Thursday, October 20, 2011

Poverty and Starvation

Do you see poverty and starvation in the Democratic People’s Republic of Korea? Yes and no.
If you look at articles on the internet or the press you’ll find accounts of people, who wanted to find starving people, but didn’t succeed. This fact does not necessarily mean that there isn’t, but that conditions to find such things aren’t optimal. If you look at full faced “starving” children in these articles, you look at propaganda. If you read about the accusation of cannibalism, you read propaganda. I think, we better leave propaganda to the Stalinist state.
Poverty stricken people in rags, which you are accustomed to from the poor countries of Africa, you don’t see them in North Korea. Actually you see properly clad people, you even see dandified kids visiting the Zoo (I know, you might argue that one only sees the children of the well doing cadre class). You don’t see beggars. You don’t see people starving at the next street corner. What you can see, however, is a society that is much slimmer than in the West, the US, or China. So people generally eat less than the overfed societies. This and the fact that people have to rely on walking and climbing stairs instead of car, public transport, or elevators, might even lead to the conclusion that the people of North Korea are healthier. Might be, might be not – if the well doing are slim, there might be even large numbers of people close to starving. Thought having travelled a couple of hundred kilometres through North Korea in 16 days, I wasn’t able to see these people. That doesn’t mean that there aren’t, it only means that one should be critical about revelations of certain reporters, who think that they can discover starvation on a four day trip.

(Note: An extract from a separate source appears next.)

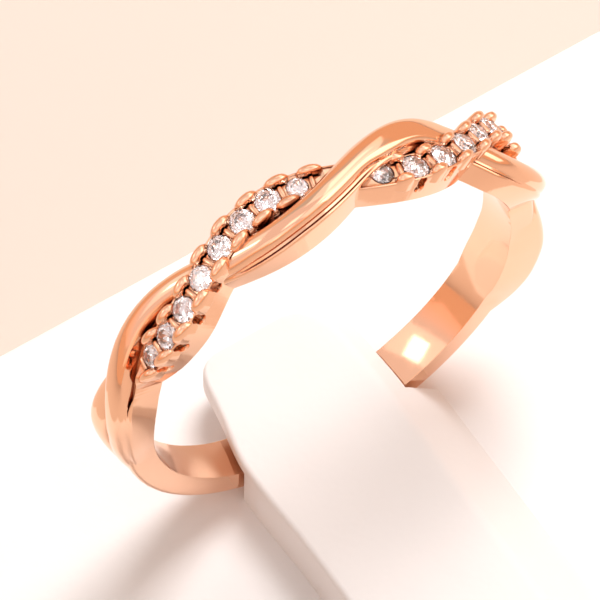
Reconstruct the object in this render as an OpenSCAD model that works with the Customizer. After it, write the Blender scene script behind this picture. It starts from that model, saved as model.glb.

You might see poverty in buildings that are unrendered like most of the buildings in the city of Haeju. Or in the fact that people have to climb stairs because there isn’t a working elevation due to the lack of electricity – 20th floor might not be funny. You might see poverty in the lack of public transport. You see railway tracks but no train. You drive on highways with hardly any traffic. You see traffic wardens regulating an amount of traffic that doesn’t need regulating – though these women simply look good (OT). You can’t speak freely to people and the people you may talk with like guides or interpreters, however open they are with foreigners, avoid certain topics. No access to the internet, controlled cell phone network. North Korea’s situation is perhaps best described as moving in a traffic circle at the end of a dead end street.